链表允许更快的写和删 - All elements in the array should be the same type (all ints, all doubles, and so on).
array中的所有对象应该是同一种type
1 Your computer’s memory is like a giant set of drawers.
内存的工作原理:
计算机的内存就像很多格固定的抽屉。每一个空位有一个地址address,查找一个对象最快的方法是知道这个对象所在的地址,直接拿着地址去找。
This is basically how your computer’s memory works. Your computer looks like a giant set of drawers, and each drawer has an address.”
每一次想要往内存中存入对象时,都需要向内存请求空间,然后内存会给你一个地址。如果要一次存入多个对象,则有两种方式来处理。arrays and linked lists:
2 With an array, all your elements are stored right next to each other.

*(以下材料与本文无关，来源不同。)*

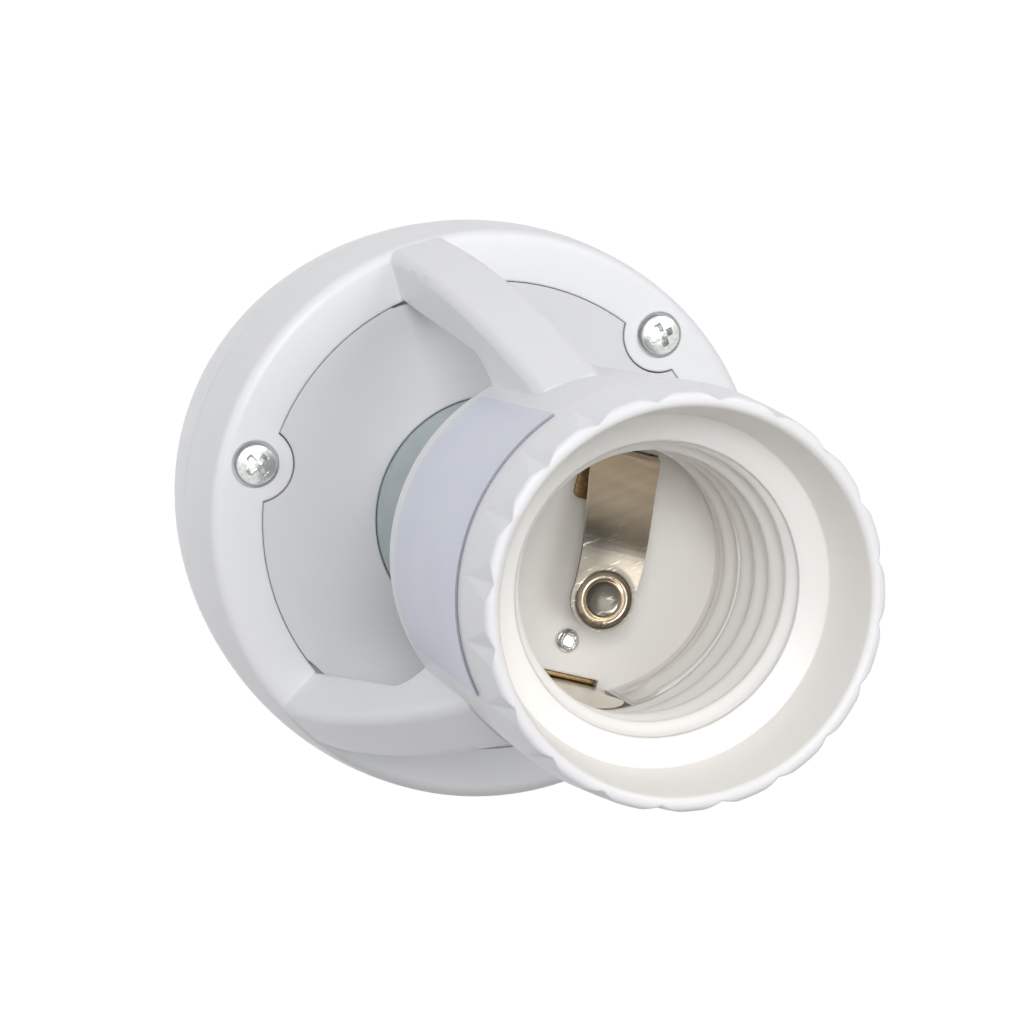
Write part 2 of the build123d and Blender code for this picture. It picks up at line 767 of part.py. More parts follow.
# Rectifier diodes: four of them, lying against the board
with BuildPart() as rectifier_diodes:
    with BuildSketch(Plane.YZ.offset(diode_place[0])):
        with Locations((diode_place[1], board_under_z - diode_radius)):
            with GridLocations(diode_spacing_y, 0, 2, 1):
                Circle(diode_radius)
    extrude(amount=(diode_spacing_x + diode_length) / 2, both=True)
    with BuildSketch(Plane.YZ.offset(diode_place[0])):
        with Locations((diode_place[1], board_under_z - diode_radius)):
            Rectangle(diode_spacing_y + 2 * diode_radius, 2 * diode_radius)
    extrude(amount=(diode_spacing_x - diode_length) / 2, both=True, mode=Mode.SUBTRACT)
rectifier_diodes.part.label = "rectifier_diodes"
export_step(rectifier_diodes.part, "parts/rectifier_diodes.step")

with BuildPart() as resistors:
    with BuildSketch(Plane.YZ.offset(resistor_start_x)):
        for place_y in resistor_places_y:
            with Locations((place_y, board_under_z - resistor_radius)):
                Circle(resistor_radius)
    extrude(amount=resistor_length)
resistors.part.label = "resistors"
export_step(resistors.part, "parts/resistors.step")


# Three long pan-head screws hold the cage to the rear housing
screw_seat_z = ring_front_z - screw_recess_depth
with BuildPart() as housing_screw:
    with BuildSketch(Plane.XY.offset(screw_seat_z)):
        Circle(screw_head_radius)
    extrude(amount=screw_head_height)
    fillet(housing_screw.edges().group_by(Axis.Z)[-1], screw_head_rounding)
    with BuildSketch(Plane.XY.offset(screw_seat_z)):
        Circle(screw_radius)
    extrude(amount=-screw_length)
with BuildPart() as housing_screws:
    with PolarLocations(boss_circle, arm_count, boss_start_angle):
        add(housing_screw.part)
housing_screws.part.label = "housing_screws"
export_step(housing_screws.part, "parts/housing_screws.step")

# Three short screws hold the board, their heads underneath
with BuildPart() as board_screw:
    with BuildSketch(Plane.XY.offset(board_under_z)):
        Circle(board_screw_head_radius)
    extrude(amount=-board_screw_head_height)
    with BuildSketch(Plane.XY.offset(board_under_z)):
        Circle(board_screw_radius)
    extrude(amount=board_screw_length)
with BuildPart() as board_screws:
    with PolarLocations(standoff_circle, arm_count):
        add(board_screw.part)
board_screws.part.label = "board_screws"
export_step(board_screws.part, "parts/board_screws.step")

# Centre contact: leaf that rises from its slot to a round head with a pressed ring
head_z = floor_z + centre_head_height
leaf_tail_z = floor_under_z - tail_drop
with BuildPart() as centre_contact:
    with BuildSketch(upright_plane(contact_angle).offset(centre_shift)):
        with BuildLine():
            FilletPolyline(
                (centre_root, leaf_tail_z),
                (centre_root, floor_z + leaf_stand),
                (centre_crook, head_z),
                (-centre_head_reach - 2 * centre_head_radius, head_z),
                radius=centre_bend,
            )
        trace(line_width=leaf_thickness)
    extrude(amount=centre_width, both=True)
    with BuildSketch(contact_plane(leaf_tail_z - leaf_thickness, contact_angle, centre_shift)):
        with Locations((-centre_head_reach, 0)):
            Circle(centre_head_radius)
        with BuildLine():
            Polyline(
                (-centre_head_reach, -centre_neck_width / 2),
                (centre_root + leaf_thickness, -centre_width / 2),
                (centre_root + leaf_thickness, centre_width / 2),
                (-centre_head_reach, centre_neck_width / 2),
                close=True,
            )
        make_face()
    extrude(amount=head_z, mode=Mode.INTERSECT)
    with BuildSketch(contact_plane(head_z, contact_angle, centre_shift)):
        with Locations((-centre_head_reach, 0)):
            Circle(button_radius)
            Circle(button_radius - button_width, mode=Mode.SUBTRACT)
    extrude(amount=leaf_thickness / 2 + button_rise)
centre_contact.part.label = "centre_contact"
export_step(centre_contact.part, "parts/centre_contact.step")

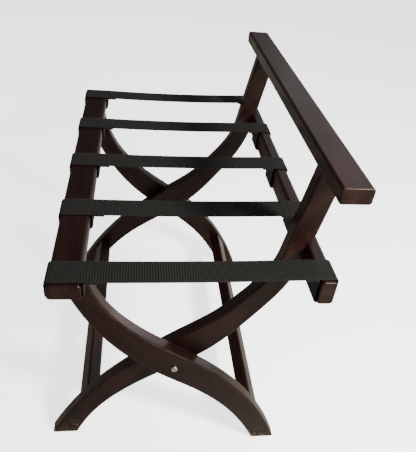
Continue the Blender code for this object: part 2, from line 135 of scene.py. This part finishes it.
class Nodes:
    """Short way to add and link shader nodes in one material."""

    def __init__(self, name):
        self.material = bpy.data.materials.new(name)
        self.material.use_nodes = True
        self.tree = self.material.node_tree
        self.shader = self.tree.nodes["Principled BSDF"]

    def add(self, kind, **settings):
        node = self.tree.nodes.new(kind)
        for key, value in settings.items():
            setattr(node, key, value)
        return node

    def link(self, source, target):
        self.tree.links.new(source, target)

    def put(self, socket, value):
        if isinstance(value, bpy.types.NodeSocket):
            self.link(value, socket)
        else:
            socket.default_value = value

    def math(self, operation, a, b=0.0, clamp=False):
        node = self.add("ShaderNodeMath", operation=operation, use_clamp=clamp)
        self.put(node.inputs[0], a)
        self.put(node.inputs[1], b)
        return node.outputs[0]

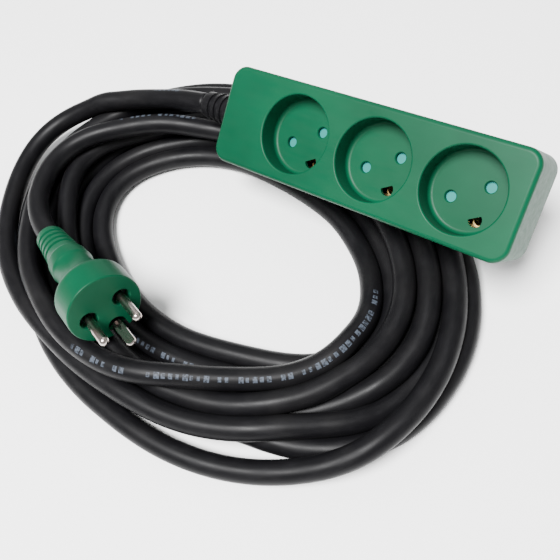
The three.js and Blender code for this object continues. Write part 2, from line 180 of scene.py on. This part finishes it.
def smooth_at(values, at):
    """Catmull-Rom curve through the values, read at fractional places along them."""
    values = np.asarray(values, float)
    i = np.clip(np.floor(at).astype(int), 0, len(values) - 2)
    t = (at - i).reshape((-1,) + (1,) * (values.ndim - 1))
    last = len(values) - 1
    a, b, c, d = (values[np.clip(i + k, 0, last)] for k in (-1, 0, 1, 2))
    return 0.5 * (2 * b + (c - a) * t + (2 * a - 5 * b + 4 * c - d) * t**2 + (3 * b - a - 3 * c + d) * t**3)


def run_along(points):
    """How far along a line each of its points is."""
    return np.concatenate([[0], np.cumsum(np.linalg.norm(np.diff(points, axis=0), axis=1))])


def evenly(points, step):
    """The same line with points an even step apart."""
    along = run_along(points)
    at = np.linspace(0, along[-1], round(along[-1] / step) + 1)
    return np.stack([np.interp(at, along, points[:, k]) for k in range(3)], axis=1)


def laid_out():
    """The cord before it settles: from the block, round the coil's turns, to the plug."""
    lanes = np.concatenate(LANES) * MM
    layers = np.concatenate(LAYERS)
    at = np.linspace(0, len(lanes) - 1, (len(lanes) - 1) * LANE_POINTS + 1)
    angle = np.radians(FIRST_ANGLE + LANE_STEP * at)
    inner, outer = on_oval(INNER, angle), on_oval(OUTER, angle)
    out = (outer - inner) / np.linalg.norm(outer - inner, axis=1, keepdims=True)
    place = inner + out * smooth_at(lanes, at)[:, None]
    high = CORD_R + LAYER_HIGH * smooth_at(layers, at)
    coil = np.column_stack([place, high])
    line = evenly(np.concatenate([CORD_TO_BLOCK, coil, CORD_TO_PLUG[::-1]]), NODE_STEP)
    for way in (0.5, -0.51) * SMOOTHINGS:
        line[1:-1] += ((line[:-2] + line[2:]) / 2 - line[1:-1]) * way
    return line


# ---------------------------------------------------------------- cord: how it settles
ROUNDS = 700
HELD = 7                                     # nodes at each end that stay where they are
REACH = 2 * CORD_R
NEAR = 1.6 * REACH                           # nodes this near are watched until the next search
APART = 5                                    # nodes along the cord that never press on each other
LOOK_EVERY = 8                               # rounds between searches for neighbours
SINK = 0.08 * MM                             # what a free node drops in a round
PULL = 0.05                                  # share of its way back over its place in the layout
LATE = 0.9                                   # share of the rounds after which the pull is LATE_PULL
LATE_PULL = 0.01
STIFF = 0.3                                  # how strongly a node follows the nodes beside it
STIFF_WIDE = 0.1                             # and the nodes three away
PRESSES = 3                                  # times a round that touching stretches are pressed apart
PRESS = 1.3                                  # share of their overlap that a press takes away
TINY = 1e-6                                  # metres that count as none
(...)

array的特点是必须作为一个整体存在于内存中,也就是前后两个对象需要‘物理上’相邻,这就要求内存中有连续的空位才能放置array。
比如有一个 array = [7,8,9],其在内存中就要占据3个连续的,地址相邻的空位,中间不能有其他对象。
3 With a list, elements are strewn all over, and one element stores the address of the next one.
linked list 链表的特性是,每一个当前位置的对象都持有它后面那个对象的地址信息,或说指向他后面那个对象,这样通过一层层的指向将多个对象的信息串在一起。比如要以链表格式存 7,8,9 三个对象到内存中,这三个对象可以分散的存储在相隔很远的地址,找的时候只要知道第一个对象的地址,就可以找到后面的对象。
Each item stores the address of the next item in the list. A bunch of random memory addresses are linked together.
4 Arrays 和 Linked lists 各自的特性导致他们在读写上的效能差异
差异不等于优劣。
4.1 Arrays allow fast reads.
Array 在内存中必须是多个相邻的地址空间,那么在读写(删)方面的特点是:
- Reading
- 快,找到array后从第一个对象的地址直接就可以推算出第n个对象的地址,这也是index的作用。 https://en.wikipedia.org/wiki/Array_data_structure
- Writing
- 能够分配到足够的连续内存空间时
- 当要写入对象到array头部时,需要将后面所有对象移动一次,这是最慢的。
- 当要写入对象到array中部时,这是次慢的。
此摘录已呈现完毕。